___ Dataset excerpt ___

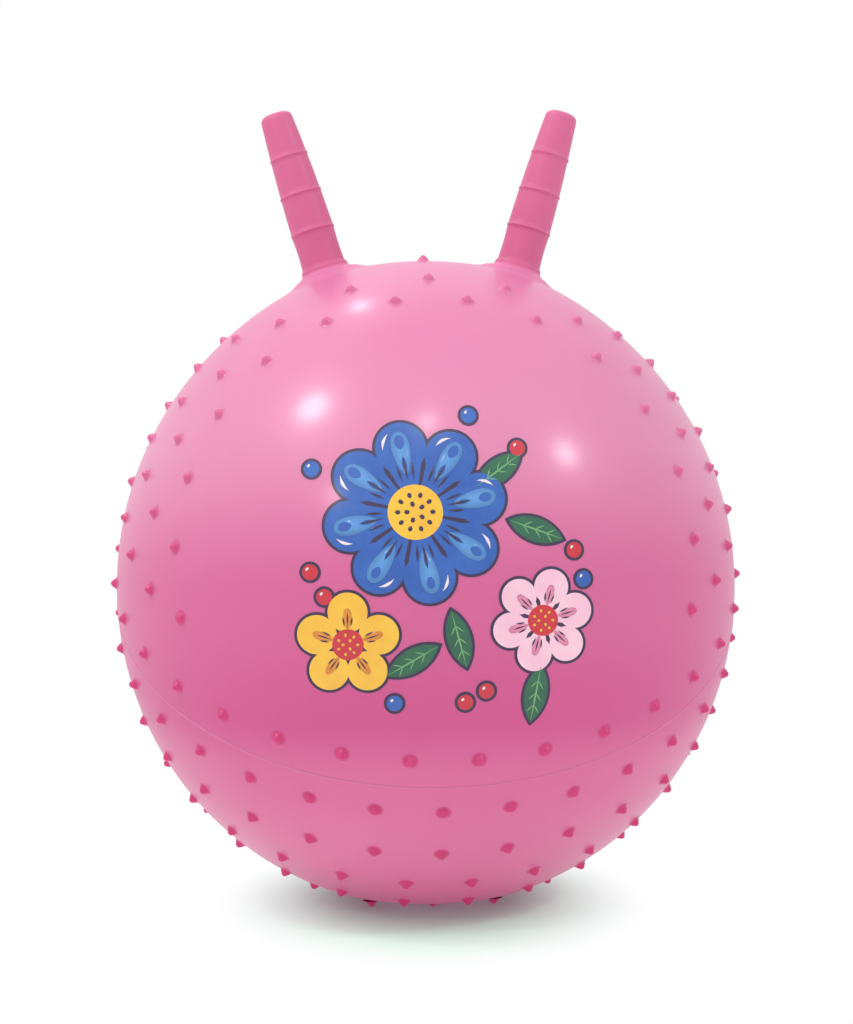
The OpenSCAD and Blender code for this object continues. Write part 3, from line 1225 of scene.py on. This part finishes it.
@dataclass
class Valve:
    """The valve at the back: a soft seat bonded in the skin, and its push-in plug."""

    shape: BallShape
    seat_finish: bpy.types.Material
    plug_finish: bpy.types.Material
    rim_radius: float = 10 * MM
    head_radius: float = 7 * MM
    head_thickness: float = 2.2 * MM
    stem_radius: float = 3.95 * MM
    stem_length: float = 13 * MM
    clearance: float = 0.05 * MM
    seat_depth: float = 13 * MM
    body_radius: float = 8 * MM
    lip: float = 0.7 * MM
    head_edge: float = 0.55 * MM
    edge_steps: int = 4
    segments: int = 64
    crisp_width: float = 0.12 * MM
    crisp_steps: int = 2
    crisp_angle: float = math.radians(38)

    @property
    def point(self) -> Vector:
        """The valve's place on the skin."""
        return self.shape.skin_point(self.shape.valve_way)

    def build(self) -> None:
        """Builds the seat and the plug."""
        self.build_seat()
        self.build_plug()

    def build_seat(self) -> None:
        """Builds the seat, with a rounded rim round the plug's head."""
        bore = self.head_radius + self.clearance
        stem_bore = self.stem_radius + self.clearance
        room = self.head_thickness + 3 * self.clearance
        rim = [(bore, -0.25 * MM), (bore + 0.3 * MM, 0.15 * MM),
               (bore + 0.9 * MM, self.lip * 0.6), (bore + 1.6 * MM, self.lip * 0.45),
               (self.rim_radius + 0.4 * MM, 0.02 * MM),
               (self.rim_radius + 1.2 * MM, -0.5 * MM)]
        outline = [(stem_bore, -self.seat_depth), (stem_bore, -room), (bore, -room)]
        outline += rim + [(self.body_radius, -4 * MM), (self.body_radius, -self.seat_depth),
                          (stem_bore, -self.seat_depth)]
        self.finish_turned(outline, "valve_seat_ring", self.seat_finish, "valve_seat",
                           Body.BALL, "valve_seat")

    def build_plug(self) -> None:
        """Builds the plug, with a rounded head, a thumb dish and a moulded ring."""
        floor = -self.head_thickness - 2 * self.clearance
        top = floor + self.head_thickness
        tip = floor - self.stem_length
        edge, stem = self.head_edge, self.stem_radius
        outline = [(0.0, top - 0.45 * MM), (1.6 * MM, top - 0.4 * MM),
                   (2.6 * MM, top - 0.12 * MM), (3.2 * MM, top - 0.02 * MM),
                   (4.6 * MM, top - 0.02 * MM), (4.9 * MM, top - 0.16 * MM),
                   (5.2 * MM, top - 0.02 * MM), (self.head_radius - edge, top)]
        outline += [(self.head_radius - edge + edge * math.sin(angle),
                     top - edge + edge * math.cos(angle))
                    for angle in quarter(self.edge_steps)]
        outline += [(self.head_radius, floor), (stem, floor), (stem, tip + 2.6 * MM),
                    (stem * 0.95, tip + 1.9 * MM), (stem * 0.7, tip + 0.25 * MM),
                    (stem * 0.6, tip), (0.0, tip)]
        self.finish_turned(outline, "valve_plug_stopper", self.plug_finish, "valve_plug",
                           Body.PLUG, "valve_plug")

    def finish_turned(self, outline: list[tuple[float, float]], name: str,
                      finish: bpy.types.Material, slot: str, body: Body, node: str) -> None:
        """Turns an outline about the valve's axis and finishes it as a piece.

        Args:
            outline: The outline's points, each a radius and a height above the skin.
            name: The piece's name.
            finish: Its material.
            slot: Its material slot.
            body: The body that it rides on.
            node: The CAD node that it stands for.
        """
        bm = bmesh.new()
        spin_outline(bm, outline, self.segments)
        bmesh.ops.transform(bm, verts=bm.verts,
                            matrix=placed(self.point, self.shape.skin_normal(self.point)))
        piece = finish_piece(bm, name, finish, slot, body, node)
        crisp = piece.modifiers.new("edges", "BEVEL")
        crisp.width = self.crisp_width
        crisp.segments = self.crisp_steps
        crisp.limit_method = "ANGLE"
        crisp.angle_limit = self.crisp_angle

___

What you will do: Emit, unaltered, the lines from the top of the listing down through the line that holds "self.build_plug()"; emit nothing else.

Reply to the task:
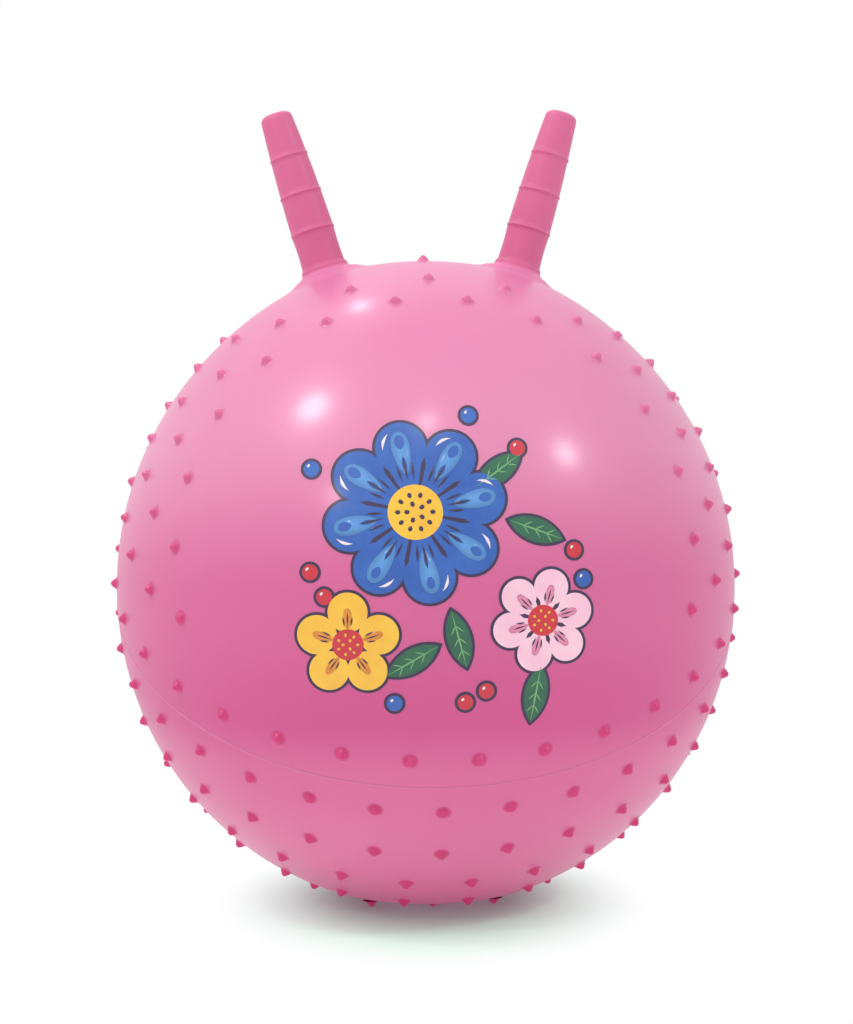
The OpenSCAD and Blender code for this object continues. Write part 3, from line 1225 of scene.py on. This part finishes it.
@dataclass
class Valve:
    """The valve at the back: a soft seat bonded in the skin, and its push-in plug."""

    shape: BallShape
    seat_finish: bpy.types.Material
    plug_finish: bpy.types.Material
    rim_radius: float = 10 * MM
    head_radius: float = 7 * MM
    head_thickness: float = 2.2 * MM
    stem_radius: float = 3.95 * MM
    stem_length: float = 13 * MM
    clearance: float = 0.05 * MM
    seat_depth: float = 13 * MM
    body_radius: float = 8 * MM
    lip: float = 0.7 * MM
    head_edge: float = 0.55 * MM
    edge_steps: int = 4
    segments: int = 64
    crisp_width: float = 0.12 * MM
    crisp_steps: int = 2
    crisp_angle: float = math.radians(38)

    @property
    def point(self) -> Vector:
        """The valve's place on the skin."""
        return self.shape.skin_point(self.shape.valve_way)

    def build(self) -> None:
        """Builds the seat and the plug."""
        self.build_seat()
        self.build_plug()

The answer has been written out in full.